During this month, while on a journey, Hazrat Imam Hussain, his family members and a number of his followers were surrounded by the forces of Yazid, the Muslim ruler of the time. During the siege, they were deprived of food and water and many of them were put to death.
The incident happened at a place called Karbala in Iraq in 61st year after Hijra. This dispute was result of a disagreement among Muslims on the question of succession after the demise of Hazrat Ali, the fourth caliph.
Some sects of Muslims hold meetings where speeches are made on the happenings of Karbala and on the lives of martyrs. The Shias, however, observe this festival in a different fashion.
As Muharram, the first month ofthe Muslim year, approaches, they put on black clothes, as black is regarded as a colour of mourning. Majalis ( assemblies ) are held every day during the first nine days where Shia orators relate the incident of the martyrdom of Hazrat Imam Hussain and his party in a great detail.
On the 10th day of Muharram, large processions are formed and the devoted followers parade the streets holding banners and carrying models of the mausoleum of Hazrat Imam Hussain and his people, who fell at Karbala. They show their grief and sorrow by inflicting wounds on their own bodies with sharp metal tied to chain with which they scourge themselves.

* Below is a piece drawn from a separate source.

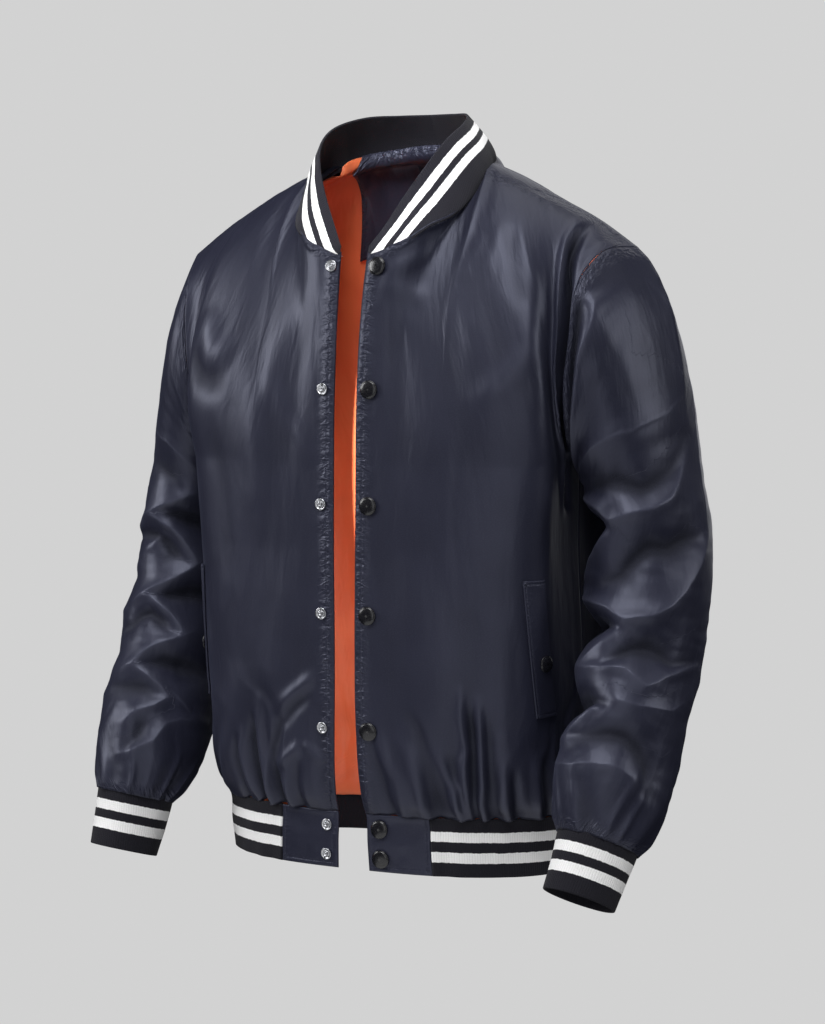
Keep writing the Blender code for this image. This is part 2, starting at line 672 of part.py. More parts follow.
def build_body_and_sleeves():
    front, half_back = front_grid(), half_back_grid()
    front_n, back_n = grid_normals(front), -grid_normals(half_back)
    back_n[:, 0] = unit(back_n[:, 0] * np.array([0.0, 1.0, 1.0]))
    side_seam = unit(front_n[: LOWER_ROWS + 1, -1] + back_n[: LOWER_ROWS + 1, -1])
    front_n[: LOWER_ROWS + 1, -1] = side_seam
    back_n[: LOWER_ROWS + 1, -1] = side_seam
    for normals, inside in ((front_n, FRONT_COLUMNS[0]), (back_n, BACK_COLUMNS[0])):
        normals[-1, :inside] = unit(normals[-1, :inside] + 2 * normals[-2, :inside])
    shoulder_seam = unit(front_n[-1, FRONT_COLUMNS[0]:] + back_n[-1, BACK_COLUMNS[0]:])
    front_n[-1, FRONT_COLUMNS[0]:] = shoulder_seam
    back_n[-1, BACK_COLUMNS[0]:] = shoulder_seam
    front_lining_n, back_lining_n = front_n.copy(), back_n.copy()
    for side, turn_over in (("left", 1.0), ("right", -1.0)):
        place = np.array([turn_over, 1.0, 1.0])
        sleeve = sleeve_grid(side)
        sleeve_n = grid_normals(sleeve, closed=True)
        sewn_armhole_normals(front_n, back_n, sleeve_n)
        wall("sleeve_" + side, "satin", sleeve * place, sleeve_n * place, SHELL, closed=True)
        cuff = cuff_grid(side)
        cuff_n = grid_normals(cuff, closed=True)
        wall("cuff_" + side, "rib", cuff * place, cuff_n * place, RIB, closed=True)

    front = drawn_back(drawn_back(front, SEAM / 2), SEAM / 2, rows=True)
    half_back = drawn_back(drawn_back(half_back, SEAM / 2), SEAM / 2, rows=True)
    behind = -(SHELL + LAYER)
    back, back_n = both_halves(half_back), both_halves(back_n)
    wall("front_left", "satin", front, front_n, SHELL)
    wall("front_right", "satin", mirrored(front), mirrored(front_n), SHELL)
    wall("back", "satin", back, back_n, SHELL)
    bag, bag_n = bagged(front, front_lining_n)
    wall("lining_front_left", "lining", bag, bag_n, LINING, lift=behind)
    wall("lining_front_right", "lining", mirrored(bag), mirrored(bag_n), LINING, lift=behind)
    bag, bag_n = bagged(half_back, back_lining_n)
    wall("lining_back", "lining", both_halves(bag), both_halves(bag_n), LINING, lift=behind)
    return front, front_n, back_lining_n


def row_reading(row, values, x):
    """The values belonging to a row's points, read where the row reaches x."""
    return np.array([np.interp(x, row[:, 0], values[:, axis]) for axis in range(3)])


def build_patch(back_n):
    """Navy patch lying on the lining under the back neck, wider at its foot than at its top. It
    keeps the back's own columns but the last ones, and ends at its width."""
    kept = BACK_COLUMNS[0]
    rows, rows_n = half_back_grid()[-PATCH_ROWS - 1:], back_n[-PATCH_ROWS - 1:]
    half, half_n = rows[:, :kept + 2].copy(), rows_n[:, :kept + 2].copy()
    for i, (row, row_n) in enumerate(zip(rows, rows_n)):
        wide = np.interp(i, (0, PATCH_ROWS), PATCH_HALF_WIDTHS)
        last = [(kept + 1, wide)]
        if wide < row[kept, 0] + PATCH_LEAST_FACE:
            last.append((kept, (row[kept - 1, 0] + wide) / 2))
        for column, x in last:
            half[i, column], half_n[i, column] = row_reading(row, row, x), row_reading(row, row_n, x)
    lift = -(SHELL + LAYER + LINING + PATCH_GAP)
    wall("neck_patch", "satin", both_halves(half), unit(both_halves(half_n)), SHELL, lift=lift)


def build_bands():
    rib = band_grid(TAB_WIDTH + SEAM, -(TAB_WIDTH + SEAM), RIB_COLUMNS)
    wall("hem_rib", "rib", rib, grid_normals(rib), RIB)
    tab = band_grid(0.0, TAB_WIDTH, TAB_COLUMNS)
    tab_n = grid_normals(tab)
    wall("hem_tab_left", "satin", tab, tab_n, RIB)
    wall("hem_tab_right", "satin", mirrored(tab), mirrored(tab_n), RIB)
    collar = collar_grid()
    wall("collar", "rib", collar, grid_normals(collar), RIB)
    return tab, tab_n


def on_grid(grid, normals, distance, z):
    """The point of a front, and its normal, at a height and a distance round from the front edge."""
    lines = []
    for values in (grid, normals):
        flat = []
        for column in range(grid.shape[1]):
            order = np.argsort(grid[:, column, 2])
            heights = grid[order, column, 2]
            flat.append([np.interp(z, heights, values[order, column, axis]) for axis in range(3)])
        lines.append(np.array(flat))
    points, directions = lines
    length = np.concatenate([[0.0], np.cumsum(np.linalg.norm(np.diff(points, axis=0), axis=1))])
    place = np.array([np.interp(distance, length, points[:, axis]) for axis in range(3)])
    facing = np.array([np.interp(distance, length, directions[:, axis]) for axis in range(3)])
    return place, unit(facing)


def build_snaps(front, front_n, tab, tab_n):
    """Snap caps on the wearer's left edge and the studs they close on, on the right edge."""
    spots = [(front, front_n) + row for row in FRONT_SNAPS]
    spots += [(tab, tab_n) + row for row in TAB_SNAPS]
    for number, (grid, normals, z, cap_inset, stud_inset) in enumerate(spots, start=1):
        place, facing = on_grid(grid, normals, cap_inset, z)
        cap, place = f"snap_cap_{number}", place + facing * LAYER
        turned(cap, "cap", CAP_PROFILE, CAP_RADIUS, CAP_RISE, place, facing)
        place, facing = on_grid(grid, normals, stud_inset, z)
        stud, place, facing = f"snap_stud_{number}", mirrored(place + facing * LAYER), mirrored(facing)
        turned(stud, "stud", STUD_PROFILE, STUD_RADIUS, STUD_RISE, place, facing)


def build_pockets(front, front_n):
    """A slanted welt on each front, made from the panel's own points moved out, with a snap cap."""
    grid = np.empty((WELT_FACES + 1, WELT_FACES + 1, 3))
    normals = np.empty_like(grid)
    top, bottom = np.array(WELT_TOP), np.array(WELT_BOTTOM)
    for i, down in enumerate(np.linspace(1.0, 0.0, WELT_FACES + 1)):
        inner, outer, z = top + (bottom - top) * down
        for j, across in enumerate(np.linspace(inner, outer, WELT_FACES + 1)):
            grid[i, j], normals[i, j] = on_grid(front, front_n, across, z)
    lift = WELT_GAP + WELT_RISE
    wall("pocket_welt_left", "satin", grid, normals, WELT_RISE, lift=lift)
    wall("pocket_welt_right", "satin", mirrored(grid), mirrored(normals), WELT_RISE, lift=lift)
    inner, outer, z = top + (bottom - top) * POCKET_SNAP_SHARE
    place, facing = on_grid(front, front_n, (inner + outer) / 2 + POCKET_SNAP_OFFSET, z)
    place = place + facing * (lift + 2 * LAYER)
    size = (POCKET_SNAP_RADIUS, POCKET_SNAP_RISE)
    turned("pocket_snap_left", "cap", CAP_PROFILE, *size, place, facing)
    turned("pocket_snap_right", "cap", CAP_PROFILE, *size, mirrored(place), mirrored(facing))


def build():
    clear_scene()
    front, front_n, back_n = build_body_and_sleeves()
    build_patch(back_n)
    tab, tab_n = build_bands()
    build_snaps(front, front_n, tab, tab_n)
    build_pockets(front, front_n)


build()
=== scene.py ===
# %% [markdown]
# # A satin varsity jacket, filled out as if someone wore it
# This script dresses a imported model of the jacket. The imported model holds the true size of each
# cut piece; here each piece gets its soft shape, its creases, its cloth and its stitching.
# Every surface below is a function of two parameters, worked out as whole numpy arrays.

import math

import bpy
import numpy as np
from mathutils import Matrix


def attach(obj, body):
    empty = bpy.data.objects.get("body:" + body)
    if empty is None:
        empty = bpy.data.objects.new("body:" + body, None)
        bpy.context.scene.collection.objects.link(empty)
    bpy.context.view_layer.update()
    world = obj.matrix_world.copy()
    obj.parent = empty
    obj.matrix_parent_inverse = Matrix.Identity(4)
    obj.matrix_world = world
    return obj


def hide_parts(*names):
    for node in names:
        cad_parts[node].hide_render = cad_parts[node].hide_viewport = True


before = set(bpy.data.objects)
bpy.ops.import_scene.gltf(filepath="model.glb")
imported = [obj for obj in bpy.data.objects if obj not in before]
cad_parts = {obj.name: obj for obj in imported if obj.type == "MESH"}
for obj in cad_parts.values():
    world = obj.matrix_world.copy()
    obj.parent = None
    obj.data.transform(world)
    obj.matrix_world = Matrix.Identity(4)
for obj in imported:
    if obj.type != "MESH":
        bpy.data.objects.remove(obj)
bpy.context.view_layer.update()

# %% [markdown]
# ## Reading sizes from short tables
# A garment's shape changes slowly, so a few measured rows say all of it. `smooth` reads a table
# between its rows: a cubic between each two rows, whose slope at a row is the mean slope around it.

# %% Table reading and small vector helpers
UP = np.array([0.0, 0.0, 1.0])
MIRROR = np.array([-1.0, 1.0, 1.0])
LEVEL = np.array([1.0, 1.0, 0.0])       # takes the height out of a vector


def unit(vectors):
    """Each vector divided by its own length."""
    return vectors / np.maximum(np.linalg.norm(vectors, axis=-1, keepdims=True), 1e-12)


def smooth(table, column, at):
    """Cubic pieces through one column of a table, each with the mean slope at its rows."""
    rows = np.array(sorted(table), dtype=float)
    place, value = rows[:, 0], rows[:, column]
    step = np.diff(place)
    slope = np.diff(value) / step
    tangent = np.empty(len(place))
    tangent[1:-1] = (slope[:-1] * step[1:] + slope[1:] * step[:-1]) / (step[1:] + step[:-1])
    tangent[0], tangent[-1] = slope[0], slope[-1]
    at = np.clip(np.asarray(at, dtype=float), place[0], place[-1])
    left = np.clip(np.searchsorted(place, at) - 1, 0, len(step) - 1)
    t = (at - place[left]) / step[left]
    ease = t * t * (3 - 2 * t)
    rise = value[left] + (value[left + 1] - value[left]) * ease
    lead = t * (1 - t) ** 2 * tangent[left] - t * t * (1 - t) * tangent[left + 1]
    return rise + step[left] * lead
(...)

This is done in order to depict the sufferings of the martyrs. It is a sad occasion and everyone in the procession chants “Ya Hussain“, with loud wails of lamentation. Generally a white horse beautifully decorated for the occasion, is also included in the procession, to mark the empty mount of Hazrat Imam Husain after his martyrdom.
During these first ten days of Muharram, drinking posts are also set up temporarily by the Shia community where water and juices are served to all, free of charge.